───── Given material
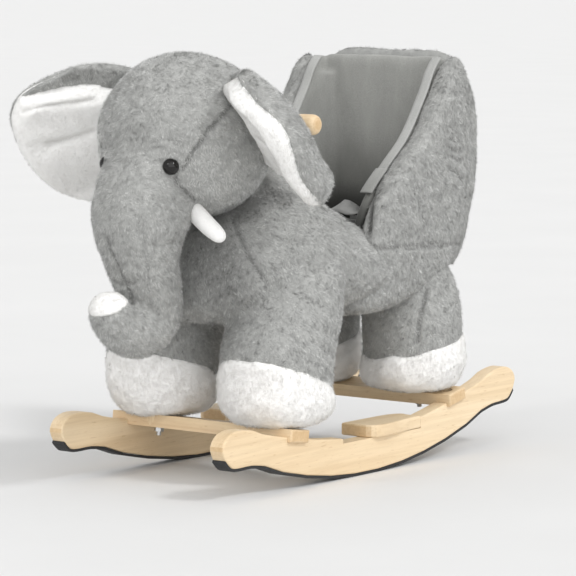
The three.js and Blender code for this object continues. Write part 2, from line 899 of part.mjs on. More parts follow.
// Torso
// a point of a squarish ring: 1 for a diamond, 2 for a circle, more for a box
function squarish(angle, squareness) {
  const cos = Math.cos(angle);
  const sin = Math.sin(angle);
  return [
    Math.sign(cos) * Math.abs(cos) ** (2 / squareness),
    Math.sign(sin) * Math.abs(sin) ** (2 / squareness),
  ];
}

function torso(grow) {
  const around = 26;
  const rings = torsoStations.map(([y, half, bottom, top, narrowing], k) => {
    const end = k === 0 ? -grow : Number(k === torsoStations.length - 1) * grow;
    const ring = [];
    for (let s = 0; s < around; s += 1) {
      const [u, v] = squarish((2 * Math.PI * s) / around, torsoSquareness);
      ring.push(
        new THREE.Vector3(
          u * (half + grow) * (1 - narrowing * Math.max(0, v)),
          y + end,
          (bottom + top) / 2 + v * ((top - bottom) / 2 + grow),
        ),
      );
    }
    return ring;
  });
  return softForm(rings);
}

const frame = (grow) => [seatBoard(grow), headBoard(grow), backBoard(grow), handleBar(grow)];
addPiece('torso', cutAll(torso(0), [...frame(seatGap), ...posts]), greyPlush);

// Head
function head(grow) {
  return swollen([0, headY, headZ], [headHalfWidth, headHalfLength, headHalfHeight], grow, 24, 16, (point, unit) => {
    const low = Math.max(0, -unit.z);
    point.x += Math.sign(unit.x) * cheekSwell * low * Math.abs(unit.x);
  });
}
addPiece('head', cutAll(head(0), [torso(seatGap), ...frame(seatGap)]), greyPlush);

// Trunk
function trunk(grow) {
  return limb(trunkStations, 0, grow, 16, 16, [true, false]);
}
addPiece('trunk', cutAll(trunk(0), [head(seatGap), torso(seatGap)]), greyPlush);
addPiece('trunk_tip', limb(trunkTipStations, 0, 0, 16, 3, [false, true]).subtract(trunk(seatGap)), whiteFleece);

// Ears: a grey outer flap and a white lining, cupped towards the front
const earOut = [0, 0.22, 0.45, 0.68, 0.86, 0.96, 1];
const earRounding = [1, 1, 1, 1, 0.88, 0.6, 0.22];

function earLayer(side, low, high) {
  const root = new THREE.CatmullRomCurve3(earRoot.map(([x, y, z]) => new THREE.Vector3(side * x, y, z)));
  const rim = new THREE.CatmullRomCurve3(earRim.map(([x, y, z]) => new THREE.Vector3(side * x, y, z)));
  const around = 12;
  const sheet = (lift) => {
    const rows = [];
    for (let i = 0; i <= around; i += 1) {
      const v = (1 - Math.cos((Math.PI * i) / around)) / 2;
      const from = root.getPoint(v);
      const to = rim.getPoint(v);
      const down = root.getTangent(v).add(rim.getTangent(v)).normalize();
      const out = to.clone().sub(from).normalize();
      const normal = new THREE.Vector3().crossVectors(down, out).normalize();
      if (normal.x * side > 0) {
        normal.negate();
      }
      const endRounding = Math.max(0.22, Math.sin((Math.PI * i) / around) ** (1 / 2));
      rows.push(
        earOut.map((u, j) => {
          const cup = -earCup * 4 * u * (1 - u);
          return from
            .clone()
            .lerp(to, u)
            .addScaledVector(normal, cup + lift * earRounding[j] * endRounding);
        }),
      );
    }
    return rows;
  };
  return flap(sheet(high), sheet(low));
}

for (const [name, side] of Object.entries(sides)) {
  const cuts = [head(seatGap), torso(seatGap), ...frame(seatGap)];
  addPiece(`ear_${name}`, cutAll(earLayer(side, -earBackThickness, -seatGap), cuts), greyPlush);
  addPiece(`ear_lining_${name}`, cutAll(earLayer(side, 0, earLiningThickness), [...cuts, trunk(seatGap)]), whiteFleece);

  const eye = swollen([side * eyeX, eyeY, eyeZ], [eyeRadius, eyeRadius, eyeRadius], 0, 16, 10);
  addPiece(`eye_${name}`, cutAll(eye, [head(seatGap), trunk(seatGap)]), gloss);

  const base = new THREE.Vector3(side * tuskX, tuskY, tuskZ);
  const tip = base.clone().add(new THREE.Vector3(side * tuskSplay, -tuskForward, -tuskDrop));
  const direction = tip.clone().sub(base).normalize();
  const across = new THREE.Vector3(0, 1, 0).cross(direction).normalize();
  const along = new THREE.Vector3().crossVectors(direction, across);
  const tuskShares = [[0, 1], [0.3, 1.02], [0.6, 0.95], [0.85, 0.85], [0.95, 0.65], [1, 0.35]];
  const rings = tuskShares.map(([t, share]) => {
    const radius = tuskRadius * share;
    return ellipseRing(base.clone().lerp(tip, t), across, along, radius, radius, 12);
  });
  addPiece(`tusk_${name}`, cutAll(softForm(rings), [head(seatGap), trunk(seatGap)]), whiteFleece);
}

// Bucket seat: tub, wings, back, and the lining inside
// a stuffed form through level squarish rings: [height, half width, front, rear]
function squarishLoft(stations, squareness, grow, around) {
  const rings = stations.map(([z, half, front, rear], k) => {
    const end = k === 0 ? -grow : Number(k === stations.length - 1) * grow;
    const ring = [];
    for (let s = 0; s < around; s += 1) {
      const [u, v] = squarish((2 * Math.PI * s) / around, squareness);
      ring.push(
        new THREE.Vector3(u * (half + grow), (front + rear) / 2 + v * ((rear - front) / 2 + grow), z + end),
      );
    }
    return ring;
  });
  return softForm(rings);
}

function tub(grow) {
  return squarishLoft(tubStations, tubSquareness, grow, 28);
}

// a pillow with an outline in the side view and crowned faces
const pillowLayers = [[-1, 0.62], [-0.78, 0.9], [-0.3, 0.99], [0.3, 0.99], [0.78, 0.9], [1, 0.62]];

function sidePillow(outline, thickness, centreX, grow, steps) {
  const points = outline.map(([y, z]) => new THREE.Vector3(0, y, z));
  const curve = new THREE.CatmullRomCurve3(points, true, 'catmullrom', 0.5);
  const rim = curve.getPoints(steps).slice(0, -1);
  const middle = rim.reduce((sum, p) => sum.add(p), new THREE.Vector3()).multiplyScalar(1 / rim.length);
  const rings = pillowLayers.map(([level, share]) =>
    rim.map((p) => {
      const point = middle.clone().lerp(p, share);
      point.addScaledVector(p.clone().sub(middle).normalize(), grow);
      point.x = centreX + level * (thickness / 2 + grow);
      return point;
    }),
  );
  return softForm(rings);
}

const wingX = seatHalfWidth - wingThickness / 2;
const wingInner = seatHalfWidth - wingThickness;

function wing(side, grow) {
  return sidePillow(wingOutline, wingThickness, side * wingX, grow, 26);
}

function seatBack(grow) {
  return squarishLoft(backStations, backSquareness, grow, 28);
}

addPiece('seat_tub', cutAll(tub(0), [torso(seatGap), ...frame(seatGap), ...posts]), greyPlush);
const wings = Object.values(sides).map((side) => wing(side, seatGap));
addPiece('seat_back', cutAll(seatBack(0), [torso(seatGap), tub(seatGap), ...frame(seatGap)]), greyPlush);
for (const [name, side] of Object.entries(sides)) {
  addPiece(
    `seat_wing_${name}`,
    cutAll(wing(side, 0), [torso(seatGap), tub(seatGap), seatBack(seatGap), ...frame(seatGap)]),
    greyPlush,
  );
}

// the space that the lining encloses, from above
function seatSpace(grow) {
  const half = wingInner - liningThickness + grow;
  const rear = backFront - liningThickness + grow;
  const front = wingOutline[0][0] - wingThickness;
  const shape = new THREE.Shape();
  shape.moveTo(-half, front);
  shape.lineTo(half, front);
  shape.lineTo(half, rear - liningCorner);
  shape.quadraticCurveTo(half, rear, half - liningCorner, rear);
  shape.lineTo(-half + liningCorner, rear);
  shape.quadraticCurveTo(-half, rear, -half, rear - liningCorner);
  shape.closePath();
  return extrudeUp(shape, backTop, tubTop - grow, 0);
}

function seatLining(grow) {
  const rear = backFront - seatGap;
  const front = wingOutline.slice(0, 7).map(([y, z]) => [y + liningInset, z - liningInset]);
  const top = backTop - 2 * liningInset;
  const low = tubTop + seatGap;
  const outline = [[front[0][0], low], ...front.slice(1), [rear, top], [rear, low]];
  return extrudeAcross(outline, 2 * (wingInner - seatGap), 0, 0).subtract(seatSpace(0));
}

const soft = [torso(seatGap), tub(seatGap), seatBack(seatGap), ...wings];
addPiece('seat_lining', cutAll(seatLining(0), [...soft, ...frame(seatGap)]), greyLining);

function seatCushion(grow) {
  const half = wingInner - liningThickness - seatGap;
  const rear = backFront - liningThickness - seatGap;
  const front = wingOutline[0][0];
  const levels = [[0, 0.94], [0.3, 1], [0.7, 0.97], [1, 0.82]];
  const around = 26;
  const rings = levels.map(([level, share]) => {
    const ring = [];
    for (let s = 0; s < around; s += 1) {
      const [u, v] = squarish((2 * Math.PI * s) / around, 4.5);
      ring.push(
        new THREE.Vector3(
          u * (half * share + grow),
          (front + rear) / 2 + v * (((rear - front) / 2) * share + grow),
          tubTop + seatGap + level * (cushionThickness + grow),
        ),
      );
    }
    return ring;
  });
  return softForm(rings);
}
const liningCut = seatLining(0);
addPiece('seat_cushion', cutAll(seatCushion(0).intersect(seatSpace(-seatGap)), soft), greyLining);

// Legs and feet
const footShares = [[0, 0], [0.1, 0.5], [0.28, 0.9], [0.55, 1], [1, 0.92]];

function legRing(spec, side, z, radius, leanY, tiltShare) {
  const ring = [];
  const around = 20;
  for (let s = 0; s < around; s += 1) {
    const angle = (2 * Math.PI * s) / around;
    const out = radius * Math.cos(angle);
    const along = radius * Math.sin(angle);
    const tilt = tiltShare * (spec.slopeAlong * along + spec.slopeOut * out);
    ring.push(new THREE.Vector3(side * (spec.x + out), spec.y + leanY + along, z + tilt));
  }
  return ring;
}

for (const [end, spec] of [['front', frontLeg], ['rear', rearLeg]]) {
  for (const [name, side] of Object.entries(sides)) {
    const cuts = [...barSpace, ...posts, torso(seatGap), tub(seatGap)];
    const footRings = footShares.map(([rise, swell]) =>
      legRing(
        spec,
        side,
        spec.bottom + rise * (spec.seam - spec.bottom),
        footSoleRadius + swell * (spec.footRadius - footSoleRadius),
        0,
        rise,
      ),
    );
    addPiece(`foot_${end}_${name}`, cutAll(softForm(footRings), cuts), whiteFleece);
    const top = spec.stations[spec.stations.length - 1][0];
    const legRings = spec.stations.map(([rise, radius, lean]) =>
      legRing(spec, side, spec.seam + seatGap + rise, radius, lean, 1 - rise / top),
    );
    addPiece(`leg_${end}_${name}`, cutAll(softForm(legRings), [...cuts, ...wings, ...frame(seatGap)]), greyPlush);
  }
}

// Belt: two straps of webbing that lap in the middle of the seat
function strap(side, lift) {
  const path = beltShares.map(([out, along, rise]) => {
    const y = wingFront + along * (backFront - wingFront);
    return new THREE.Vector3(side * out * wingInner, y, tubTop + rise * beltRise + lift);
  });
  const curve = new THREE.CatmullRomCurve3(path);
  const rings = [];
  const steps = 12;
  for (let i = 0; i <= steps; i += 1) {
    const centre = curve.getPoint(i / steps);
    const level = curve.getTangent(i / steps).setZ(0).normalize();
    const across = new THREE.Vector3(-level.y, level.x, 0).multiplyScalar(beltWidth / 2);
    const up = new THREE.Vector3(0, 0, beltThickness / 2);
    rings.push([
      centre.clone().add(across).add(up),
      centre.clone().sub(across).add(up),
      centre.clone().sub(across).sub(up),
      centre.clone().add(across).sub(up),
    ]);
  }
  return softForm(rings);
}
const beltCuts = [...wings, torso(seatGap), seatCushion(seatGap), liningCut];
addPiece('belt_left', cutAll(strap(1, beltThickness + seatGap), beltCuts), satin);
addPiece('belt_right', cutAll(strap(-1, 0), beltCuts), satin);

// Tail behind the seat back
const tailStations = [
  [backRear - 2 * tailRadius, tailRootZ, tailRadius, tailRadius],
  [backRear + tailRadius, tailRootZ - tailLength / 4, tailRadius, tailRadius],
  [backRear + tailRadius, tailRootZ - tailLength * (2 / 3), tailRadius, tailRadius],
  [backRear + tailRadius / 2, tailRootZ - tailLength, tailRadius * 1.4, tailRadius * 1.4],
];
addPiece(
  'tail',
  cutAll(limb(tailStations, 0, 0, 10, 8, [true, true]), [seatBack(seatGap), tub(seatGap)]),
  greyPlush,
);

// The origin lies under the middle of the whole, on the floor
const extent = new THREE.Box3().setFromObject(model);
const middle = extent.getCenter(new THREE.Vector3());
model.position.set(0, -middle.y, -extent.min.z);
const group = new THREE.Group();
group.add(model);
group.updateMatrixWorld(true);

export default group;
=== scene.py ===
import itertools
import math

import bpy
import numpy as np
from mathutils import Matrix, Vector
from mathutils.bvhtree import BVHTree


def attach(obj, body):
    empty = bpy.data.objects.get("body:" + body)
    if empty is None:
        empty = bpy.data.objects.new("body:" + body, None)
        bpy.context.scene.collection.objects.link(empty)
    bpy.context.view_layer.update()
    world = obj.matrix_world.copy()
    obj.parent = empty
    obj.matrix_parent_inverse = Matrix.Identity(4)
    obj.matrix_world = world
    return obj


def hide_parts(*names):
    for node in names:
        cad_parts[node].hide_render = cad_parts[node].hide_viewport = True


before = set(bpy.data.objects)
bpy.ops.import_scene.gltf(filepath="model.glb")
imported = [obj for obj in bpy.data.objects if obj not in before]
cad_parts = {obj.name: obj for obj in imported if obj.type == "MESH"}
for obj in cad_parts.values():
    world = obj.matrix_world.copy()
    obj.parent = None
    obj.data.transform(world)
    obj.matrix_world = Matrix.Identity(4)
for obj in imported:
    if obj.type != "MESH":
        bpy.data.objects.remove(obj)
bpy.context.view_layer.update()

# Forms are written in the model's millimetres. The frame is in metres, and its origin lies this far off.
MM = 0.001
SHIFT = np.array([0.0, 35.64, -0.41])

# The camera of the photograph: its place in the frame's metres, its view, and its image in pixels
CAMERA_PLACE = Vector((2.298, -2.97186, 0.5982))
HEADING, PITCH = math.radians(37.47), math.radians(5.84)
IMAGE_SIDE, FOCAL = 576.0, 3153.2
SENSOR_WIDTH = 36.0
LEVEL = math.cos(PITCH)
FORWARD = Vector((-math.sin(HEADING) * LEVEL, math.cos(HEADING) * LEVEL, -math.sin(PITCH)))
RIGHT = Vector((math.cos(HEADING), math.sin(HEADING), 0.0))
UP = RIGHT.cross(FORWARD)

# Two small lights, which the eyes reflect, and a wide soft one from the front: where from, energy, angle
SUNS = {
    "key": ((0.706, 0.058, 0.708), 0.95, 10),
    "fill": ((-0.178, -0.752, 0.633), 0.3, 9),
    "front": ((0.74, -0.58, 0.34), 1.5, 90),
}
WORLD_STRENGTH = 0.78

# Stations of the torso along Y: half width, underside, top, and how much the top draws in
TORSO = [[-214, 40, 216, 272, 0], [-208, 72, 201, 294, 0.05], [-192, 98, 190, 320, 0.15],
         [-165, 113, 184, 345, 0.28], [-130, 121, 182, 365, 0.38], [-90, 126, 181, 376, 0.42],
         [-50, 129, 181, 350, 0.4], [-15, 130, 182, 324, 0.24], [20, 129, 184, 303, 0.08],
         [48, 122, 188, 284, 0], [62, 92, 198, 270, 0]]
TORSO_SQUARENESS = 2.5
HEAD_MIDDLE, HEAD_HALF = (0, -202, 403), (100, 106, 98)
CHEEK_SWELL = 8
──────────
# Exercise
Quote exactly the first line of the data and every line after it through the one holding "[torso(seatGap), ...frame(seatGap)]), greyPlush);".

# Solution for this task
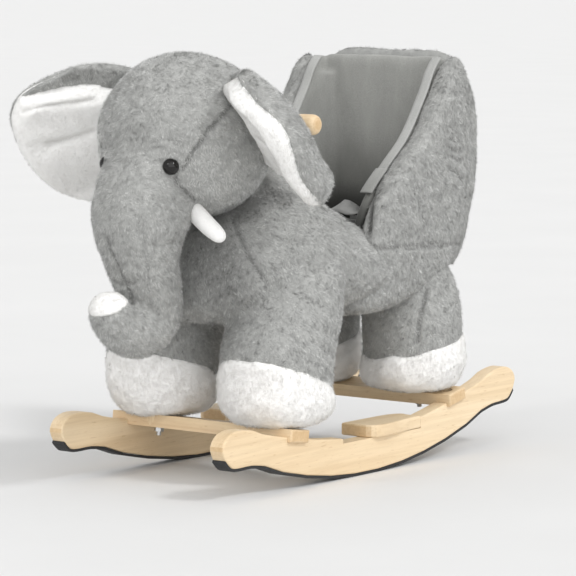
The three.js and Blender code for this object continues. Write part 2, from line 899 of part.mjs on. More parts follow.
// Torso
// a point of a squarish ring: 1 for a diamond, 2 for a circle, more for a box
function squarish(angle, squareness) {
  const cos = Math.cos(angle);
  const sin = Math.sin(angle);
  return [
    Math.sign(cos) * Math.abs(cos) ** (2 / squareness),
    Math.sign(sin) * Math.abs(sin) ** (2 / squareness),
  ];
}

function torso(grow) {
  const around = 26;
  const rings = torsoStations.map(([y, half, bottom, top, narrowing], k) => {
    const end = k === 0 ? -grow : Number(k === torsoStations.length - 1) * grow;
    const ring = [];
    for (let s = 0; s < around; s += 1) {
      const [u, v] = squarish((2 * Math.PI * s) / around, torsoSquareness);
      ring.push(
        new THREE.Vector3(
          u * (half + grow) * (1 - narrowing * Math.max(0, v)),
          y + end,
          (bottom + top) / 2 + v * ((top - bottom) / 2 + grow),
        ),
      );
    }
    return ring;
  });
  return softForm(rings);
}

const frame = (grow) => [seatBoard(grow), headBoard(grow), backBoard(grow), handleBar(grow)];
addPiece('torso', cutAll(torso(0), [...frame(seatGap), ...posts]), greyPlush);

// Head
function head(grow) {
  return swollen([0, headY, headZ], [headHalfWidth, headHalfLength, headHalfHeight], grow, 24, 16, (point, unit) => {
    const low = Math.max(0, -unit.z);
    point.x += Math.sign(unit.x) * cheekSwell * low * Math.abs(unit.x);
  });
}
addPiece('head', cutAll(head(0), [torso(seatGap), ...frame(seatGap)]), greyPlush);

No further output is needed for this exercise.